- **What to produce**:
Write out all of the entries exactly as given.

====================

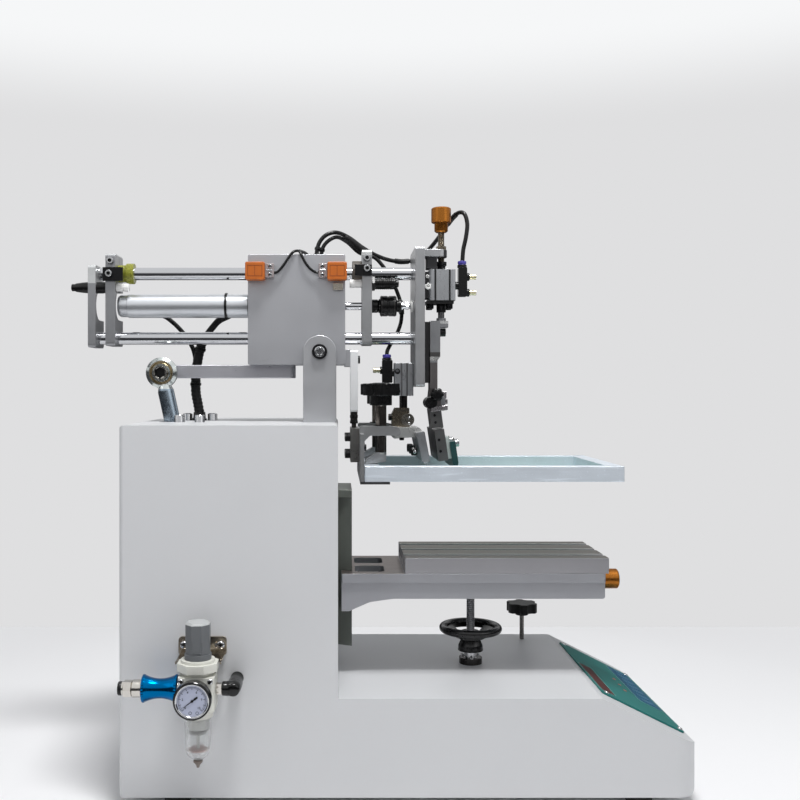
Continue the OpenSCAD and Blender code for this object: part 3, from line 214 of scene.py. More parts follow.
class Finish(Nodes):
    """A material whose colour, gloss and relief come from procedural nodes in the row frame."""

    def __init__(self, name, **sockets):
        self.mat = bpy.data.materials.new(name)
        super().__init__(self.mat)
        self.shader = self.tree.nodes["Principled BSDF"]
        self.point = self.place["Object"]
        self.normal = None
        for key, value in sockets.items():
            self.shader.inputs[key.replace("_", " ")].default_value = value

    def paint(self, colour, tone):
        """The base colour, lighter and darker by the tone."""
        self.put(self.shader.inputs["Base Color"], self.mix(1.0, colour, tone, "MULTIPLY"))

    def noise(self, scale, detail=3.0, stretch=(1, 1, 1)):
        node = self.node("TexNoise")
        node.inputs["Scale"].default_value = scale
        node.inputs["Detail"].default_value = detail
        self.put(node.inputs["Vector"], self.vector("MULTIPLY", self.point, stretch))
        return node.outputs["Fac"]

    def relief(self, height, strength, distance=0.0001):
        node = self.tree.nodes.new("ShaderNodeBump")
        node.inputs["Strength"].default_value = strength
        node.inputs["Distance"].default_value = distance
        self.put(node.inputs["Height"], height)
        if self.normal:
            self.put(node.inputs["Normal"], self.normal)
        self.normal = node.outputs[0]
        self.put(self.shader.inputs["Normal"], self.normal)

    def inside(self, lo, hi):
        """1 inside the box from lo to hi, and 0 outside."""
        lo, hi = Vector(lo) * MM, Vector(hi) * MM
        away = self.vector("ABSOLUTE", self.vector("SUBTRACT", self.point, (lo + hi) / 2))
        x, y, z = self.parts(self.vector("SUBTRACT", away, (hi - lo) / 2))
        return self.math("LESS_THAN", self.math("MAXIMUM", x, self.math("MAXIMUM", y, z)), 0)

    def within(self, centre, axis, r0, r1):
        """1 between two radii from the line through centre along the axis, and 0 elsewhere."""
        flat = tuple(1 - a for a in AXES[axis])
        away = self.vector("MULTIPLY", self.vector("SUBTRACT", self.point, Vector(centre) * MM), flat)
        middle = self.math("SUBTRACT", self.vector("LENGTH", away), (r0 + r1) / 2 * MM)
        return self.math("LESS_THAN", self.math("ABSOLUTE", middle), (r1 - r0) / 2 * MM)


def finish(name, colour, rough, metal=0.0, vary=0.05, blotch=25, grain=700, stretch=(1, 1, 1), smudge=0.06,
        relief=0.08, scratch=0.0, thread=None, patches=(), **sockets):
    """One finished material, its colour in display steps. A patch has a place, which is two corners of a box
    or a mask, and then its own colour, roughness and metal share."""
    f = Finish(name, **sockets)
    colour, gloss, shine = srgb(*colour), rough, metal
    for *where, patch_colour, patch_rough, patch_metal in patches:
        share = f.inside(*where) if len(where) == 2 else where[0](f)
        colour = f.mix(share, colour, srgb(*patch_colour))
        gloss = f.math("ADD", gloss, f.math("MULTIPLY", share, f.math("SUBTRACT", patch_rough, gloss)))
        shine = f.math("ADD", shine, f.math("MULTIPLY", share, f.math("SUBTRACT", patch_metal, shine)))
    shade = f.span(f.noise(blotch, 4), 0.3, 0.7, 1 - vary, 1 + vary)
    fine = f.noise(grain, 3, stretch)
    shade = f.math("MULTIPLY", shade, f.span(fine, 0.25, 0.75, 1 - vary / 2, 1 + vary / 2))
    gloss = f.math("ADD", gloss, f.span(fine, 0.3, 0.7, -smudge, smudge))
    gloss = f.math("ADD", gloss, f.span(f.noise(blotch * 3, 3), 0.35, 0.65, -smudge / 2, smudge / 2))
    if scratch:
        marks = f.span(f.noise(60, 6, (0.25, 6, 6)), 0.6, 0.66, 0, 1)
        cross = f.span(f.noise(80, 6, (5, 0.5, 5)), 0.64, 0.68, 0, 1)
        both = f.math("MAXIMUM", marks, cross)
        shade = f.math("MULTIPLY", shade, f.span(both, 0, 1, 1, 1 + scratch))
        gloss = f.math("ADD", gloss, f.math("MULTIPLY", both, 0.12))
        f.relief(both, 0.15)
    f.paint(colour, shade)
    f.put(f.shader.inputs["Roughness"], gloss)
    f.put(f.shader.inputs["Metallic"], shine)
    f.relief(fine, relief)
    if thread:
        axis, pitch, strength = thread
        along = f.parts(f.point)["xyz".index(axis)]
        turn = f.math("SINE", f.math("MULTIPLY", along, 2 * math.pi / (pitch * MM)))
        f.relief(turn, strength, 0.0006)
    return f.mat


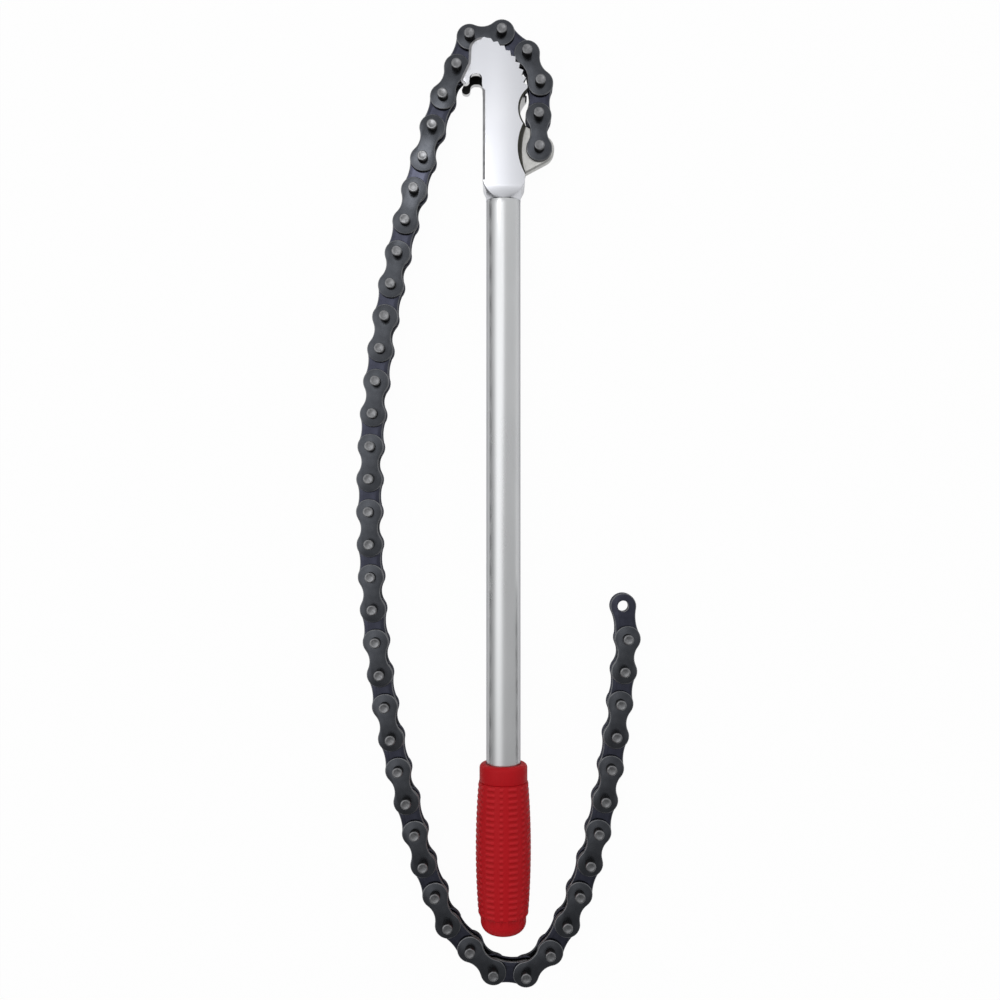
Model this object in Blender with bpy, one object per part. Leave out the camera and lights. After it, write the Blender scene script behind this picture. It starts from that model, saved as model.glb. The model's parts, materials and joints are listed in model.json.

====================

- **Complete output**:
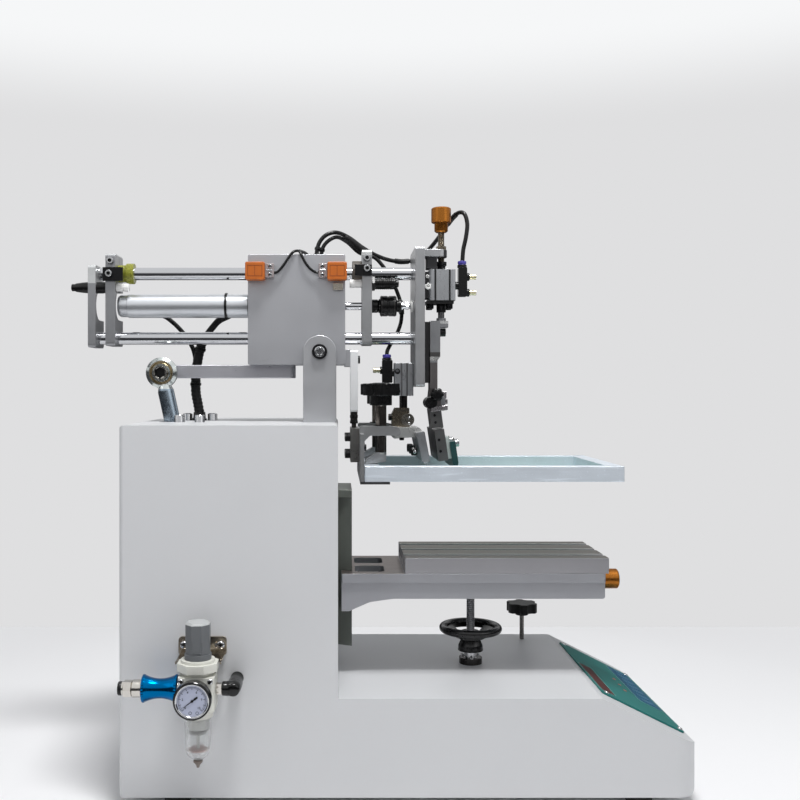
Continue the OpenSCAD and Blender code for this object: part 3, from line 214 of scene.py. More parts follow.
class Finish(Nodes):
    """A material whose colour, gloss and relief come from procedural nodes in the row frame."""

    def __init__(self, name, **sockets):
        self.mat = bpy.data.materials.new(name)
        super().__init__(self.mat)
        self.shader = self.tree.nodes["Principled BSDF"]
        self.point = self.place["Object"]
        self.normal = None
        for key, value in sockets.items():
            self.shader.inputs[key.replace("_", " ")].default_value = value

    def paint(self, colour, tone):
        """The base colour, lighter and darker by the tone."""
        self.put(self.shader.inputs["Base Color"], self.mix(1.0, colour, tone, "MULTIPLY"))

    def noise(self, scale, detail=3.0, stretch=(1, 1, 1)):
        node = self.node("TexNoise")
        node.inputs["Scale"].default_value = scale
        node.inputs["Detail"].default_value = detail
        self.put(node.inputs["Vector"], self.vector("MULTIPLY", self.point, stretch))
        return node.outputs["Fac"]

    def relief(self, height, strength, distance=0.0001):
        node = self.tree.nodes.new("ShaderNodeBump")
        node.inputs["Strength"].default_value = strength
        node.inputs["Distance"].default_value = distance
        self.put(node.inputs["Height"], height)
        if self.normal:
            self.put(node.inputs["Normal"], self.normal)
        self.normal = node.outputs[0]
        self.put(self.shader.inputs["Normal"], self.normal)

    def inside(self, lo, hi):
        """1 inside the box from lo to hi, and 0 outside."""
        lo, hi = Vector(lo) * MM, Vector(hi) * MM
        away = self.vector("ABSOLUTE", self.vector("SUBTRACT", self.point, (lo + hi) / 2))
        x, y, z = self.parts(self.vector("SUBTRACT", away, (hi - lo) / 2))
        return self.math("LESS_THAN", self.math("MAXIMUM", x, self.math("MAXIMUM", y, z)), 0)

    def within(self, centre, axis, r0, r1):
        """1 between two radii from the line through centre along the axis, and 0 elsewhere."""
        flat = tuple(1 - a for a in AXES[axis])
        away = self.vector("MULTIPLY", self.vector("SUBTRACT", self.point, Vector(centre) * MM), flat)
        middle = self.math("SUBTRACT", self.vector("LENGTH", away), (r0 + r1) / 2 * MM)
        return self.math("LESS_THAN", self.math("ABSOLUTE", middle), (r1 - r0) / 2 * MM)


def finish(name, colour, rough, metal=0.0, vary=0.05, blotch=25, grain=700, stretch=(1, 1, 1), smudge=0.06,
        relief=0.08, scratch=0.0, thread=None, patches=(), **sockets):
    """One finished material, its colour in display steps. A patch has a place, which is two corners of a box
    or a mask, and then its own colour, roughness and metal share."""
    f = Finish(name, **sockets)
    colour, gloss, shine = srgb(*colour), rough, metal
    for *where, patch_colour, patch_rough, patch_metal in patches:
        share = f.inside(*where) if len(where) == 2 else where[0](f)
        colour = f.mix(share, colour, srgb(*patch_colour))
        gloss = f.math("ADD", gloss, f.math("MULTIPLY", share, f.math("SUBTRACT", patch_rough, gloss)))
        shine = f.math("ADD", shine, f.math("MULTIPLY", share, f.math("SUBTRACT", patch_metal, shine)))
    shade = f.span(f.noise(blotch, 4), 0.3, 0.7, 1 - vary, 1 + vary)
    fine = f.noise(grain, 3, stretch)
    shade = f.math("MULTIPLY", shade, f.span(fine, 0.25, 0.75, 1 - vary / 2, 1 + vary / 2))
    gloss = f.math("ADD", gloss, f.span(fine, 0.3, 0.7, -smudge, smudge))
    gloss = f.math("ADD", gloss, f.span(f.noise(blotch * 3, 3), 0.35, 0.65, -smudge / 2, smudge / 2))
    if scratch:
        marks = f.span(f.noise(60, 6, (0.25, 6, 6)), 0.6, 0.66, 0, 1)
        cross = f.span(f.noise(80, 6, (5, 0.5, 5)), 0.64, 0.68, 0, 1)
        both = f.math("MAXIMUM", marks, cross)
        shade = f.math("MULTIPLY", shade, f.span(both, 0, 1, 1, 1 + scratch))
        gloss = f.math("ADD", gloss, f.math("MULTIPLY", both, 0.12))
        f.relief(both, 0.15)
    f.paint(colour, shade)
    f.put(f.shader.inputs["Roughness"], gloss)
    f.put(f.shader.inputs["Metallic"], shine)
    f.relief(fine, relief)
    if thread:
        axis, pitch, strength = thread
        along = f.parts(f.point)["xyz".index(axis)]
        turn = f.math("SINE", f.math("MULTIPLY", along, 2 * math.pi / (pitch * MM)))
        f.relief(turn, strength, 0.0006)
    return f.mat


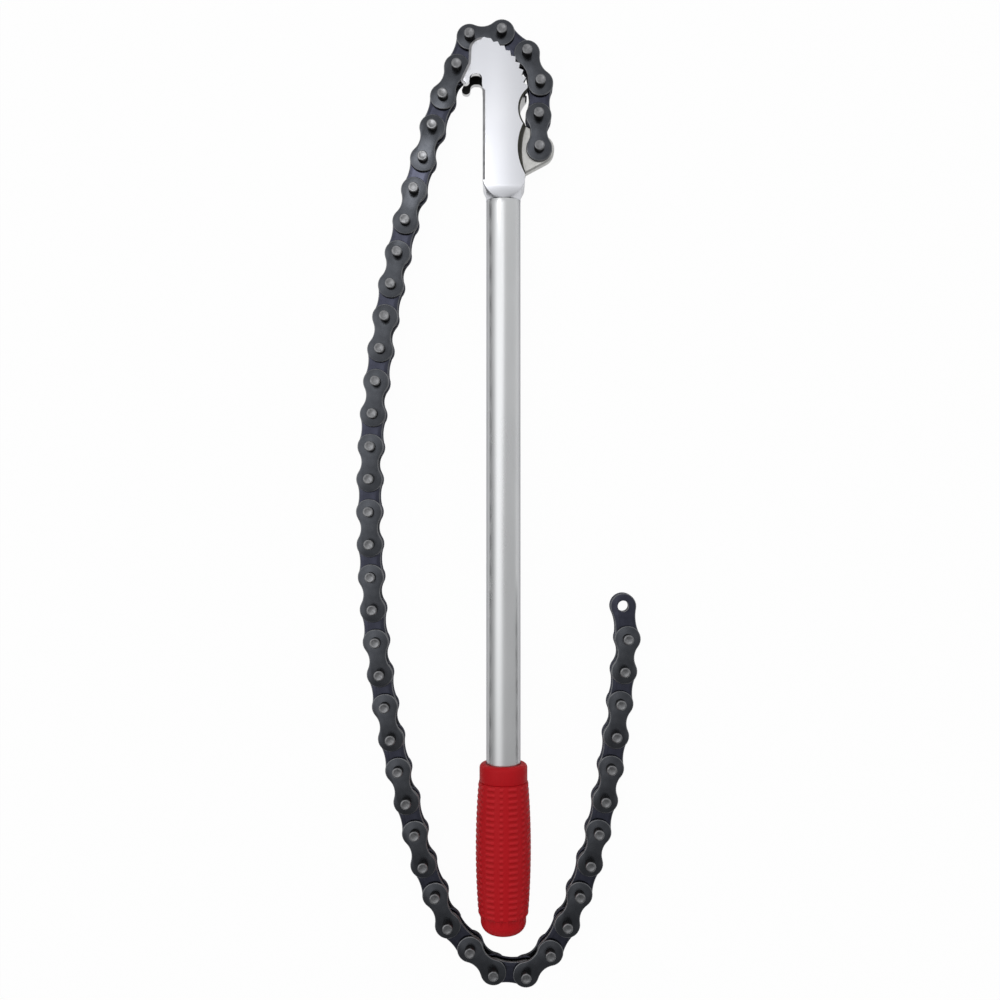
Model this object in Blender with bpy, one object per part. Leave out the camera and lights. After it, write the Blender scene script behind this picture. It starts from that model, saved as model.glb. The model's parts, materials and joints are listed in model.json.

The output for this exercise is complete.